STATED PROBLEM: Check each line for the string "materials" and give only the count of lines that have it.

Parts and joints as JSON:
※

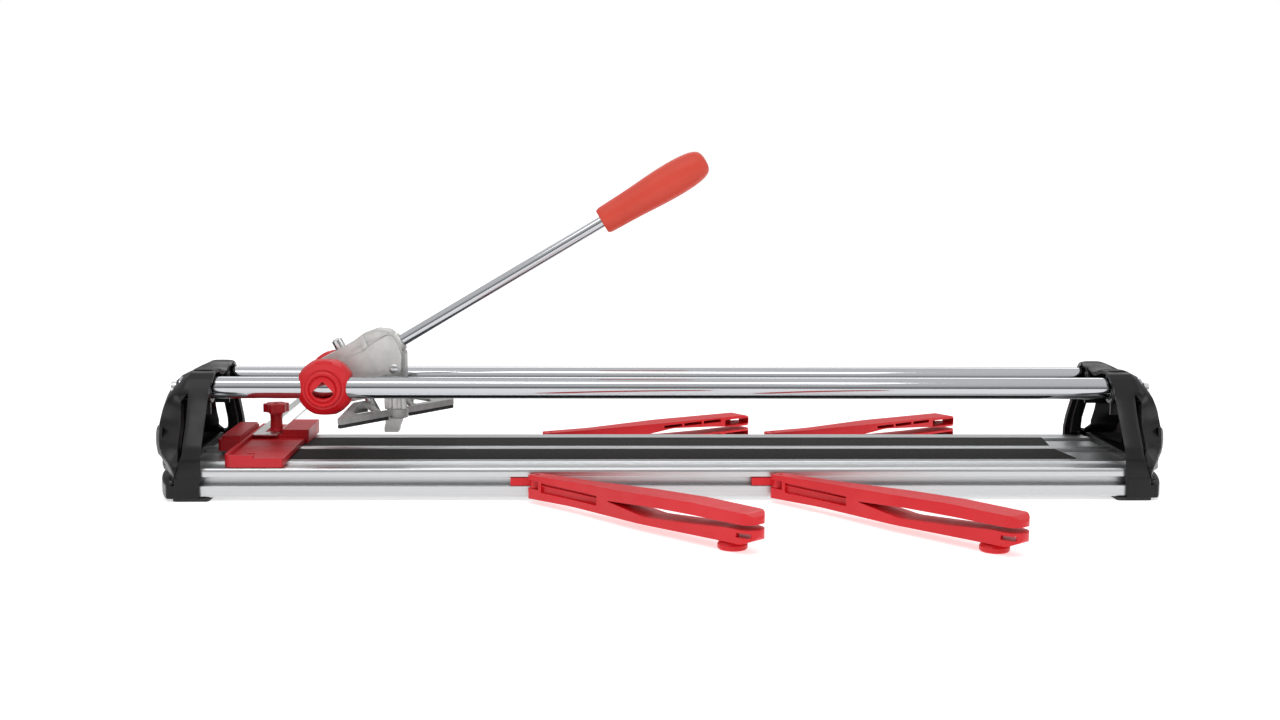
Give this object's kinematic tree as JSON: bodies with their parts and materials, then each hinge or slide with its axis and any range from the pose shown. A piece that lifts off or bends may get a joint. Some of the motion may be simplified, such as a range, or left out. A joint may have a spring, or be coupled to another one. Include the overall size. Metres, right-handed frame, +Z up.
{
  "type": "tile cutter",
  "caption": "Manual tile cutter with a padded aluminium bed, two guide rods between moulded towers, a sliding lever carriage with scoring wheel and breaker, a stop and swing-out supports.",
  "frame": {"origin": "centre of the bed's middle foot on the resting plane", "axes": "+X along the guide rods and the cut, towards the end without the stop; +Y across the bed, away from the side seen in front; +Z up"},
  "size_m": [0.8414, 0.522, 0.2777],
  "materials": {
    "anodised": "satin anodised, lines along the extrusion",
    "pad": "fine matt foam rubber",
    "black_plastic": "satin moulded",
    "rubber": "matt",
    "chrome": "polished hard chrome",
    "bright_steel": "zinc plated",
    "ruler_steel": "brushed",
    "dark_red": "satin moulded",
    "red_plastic": "semi gloss moulded",
    "grip": "soft satin",
    "cast_aluminium": "bead blasted light alloy casting",
    "grey_plastic": "satin"
  },
  "bodies": {
    "frame": {"base_profile": "anodised", "breaking_ridge": "anodised", "pad_near": "pad", "pad_far": "pad", "centre_foot": "rubber", "tower_left": "black_plastic", "tower_right": "black_plastic", "bumper_left": "black_plastic", "bumper_right": "black_plastic", "rod_screw_left_near": "bright_steel", "rod_screw_left_far": "bright_steel", "rod_screw_right_near": "bright_steel", "rod_screw_right_far": "bright_steel", "sole_left_near": "rubber", "sole_left_far": "rubber", "sole_right_near": "rubber", "sole_right_far": "rubber", "guide_rod_near": "chrome", "guide_rod_far": "chrome", "stop_plate": "dark_red", "stop_block": "dark_red", "clamp_stud": "bright_steel", "arm_lug_near_left": "red_plastic", "arm_lug_near_right": "red_plastic", "arm_lug_far_left": "red_plastic", "arm_lug_far_right": "red_plastic", "arm_pin_near_left": "bright_steel", "arm_pin_near_right": "bright_steel", "arm_pin_far_left": "bright_steel", "arm_pin_far_right": "bright_steel"},
    "knob": {"clamp_knob": "dark_red"},
    "ruler": {"ruler": "ruler_steel"},
    "carriage": {"slider_near": "red_plastic", "slider_far": "red_plastic", "slider_cap_near": "red_plastic", "slider_cap_far": "red_plastic", "pivot_shaft": "bright_steel"},
    "lever": {"head_casting": "cast_aluminium", "lever_tube": "chrome", "handle_grip": "grip", "wheel_holder": "bright_steel", "holder_nut": "bright_steel", "breaker_pin": "bright_steel", "wheel_axle": "bright_steel"},
    "wheel": {"scoring_wheel": "bright_steel"},
    "breaker": {"breaker_foot": "cast_aluminium"},
    "wings": {"breaker_wings": "grey_plastic", "wing_strip_left": "rubber", "wing_strip_right": "rubber"},
    "arm_near_left": {"arm_near_left": "red_plastic", "arm_foot_near_left": "red_plastic"},
    "arm_near_right": {"arm_near_right": "red_plastic", "arm_foot_near_right": "red_plastic"},
    "arm_far_left": {"arm_far_left": "red_plastic", "arm_foot_far_left": "red_plastic"},
    "arm_far_right": {"arm_far_right": "red_plastic", "arm_foot_far_right": "red_plastic"}
  },
  "joints": [
    {"name": "carriage_slide", "type": "slide", "parent": "frame", "child": "carriage", "axis": [1, 0, 0], "range_m": [-0.065, 0.581]},
    {"name": "lever_swing", "type": "hinge", "parent": "carriage", "child": "lever", "pos_m": [-0.279, 0, 0.0844], "axis": [0, -1, 0], "range_deg": [-14, 4]},
    {"name": "wheel_spin", "type": "hinge", "parent": "lever", "child": "wheel", "pos_m": [-0.2398, 0, 0.0555], "axis": [0, 1, 0], "continuous": true},
    {"name": "breaker_swing", "type": "hinge", "parent": "lever", "child": "breaker", "pos_m": [-0.225, 0, 0.097], "axis": [0, 1, 0], "range_deg": [-6, 0]},
    {"name": "wings_swivel", "type": "hinge", "parent": "breaker", "child": "wings", "pos_m": [-0.224, 0, 0.058], "axis": [0, 0, 1], "range_deg": [-2, 36.3]},
    {"name": "ruler_slide", "type": "slide", "parent": "frame", "child": "ruler", "axis": [0, 1, 0], "range_m": [-0.085, 0]},
    {"name": "knob_turn", "type": "hinge", "parent": "frame", "child": "knob", "pos_m": [-0.3322, 0.033, 0.05], "axis": [0, 0, 1], "range_deg": [-180, 180]},
    {"name": "arm_near_left_swing", "type": "hinge", "parent": "frame", "child": "arm_near_left", "pos_m": [-0.1035, -0.09, 0.0157], "axis": [0, 0, 1], "range_deg": [-127, 21]},
    {"name": "arm_near_right_swing", "type": "hinge", "parent": "frame", "child": "arm_near_right", "pos_m": [0.0895, -0.09, 0.0157], "axis": [0, 0, 1], "range_deg": [-29, 46]},
    {"name": "arm_far_left_swing", "type": "hinge", "parent": "frame", "child": "arm_far_left", "pos_m": [-0.097, 0.09, 0.0157], "axis": [0, 0, 1], "range_deg": [-18, 140]},
    {"name": "arm_far_right_swing", "type": "hinge", "parent": "frame", "child": "arm_far_right", "pos_m": [0.1045, 0.09, 0.0157], "axis": [0, 0, 1], "range_deg": [-28, 25]}
  ]
}
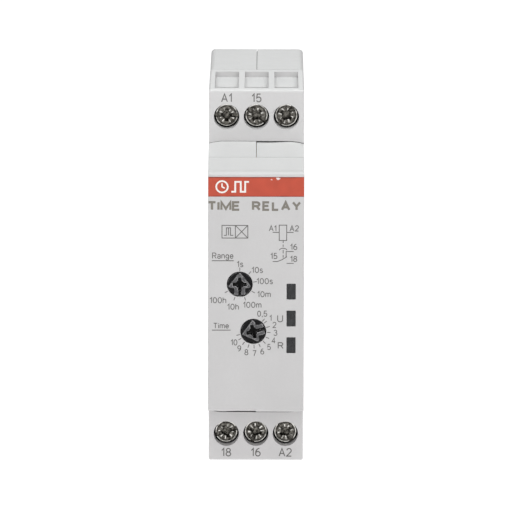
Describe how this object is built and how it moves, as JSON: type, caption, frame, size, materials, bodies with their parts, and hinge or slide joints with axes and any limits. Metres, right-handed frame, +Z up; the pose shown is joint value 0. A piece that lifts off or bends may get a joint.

※

RESULT: 3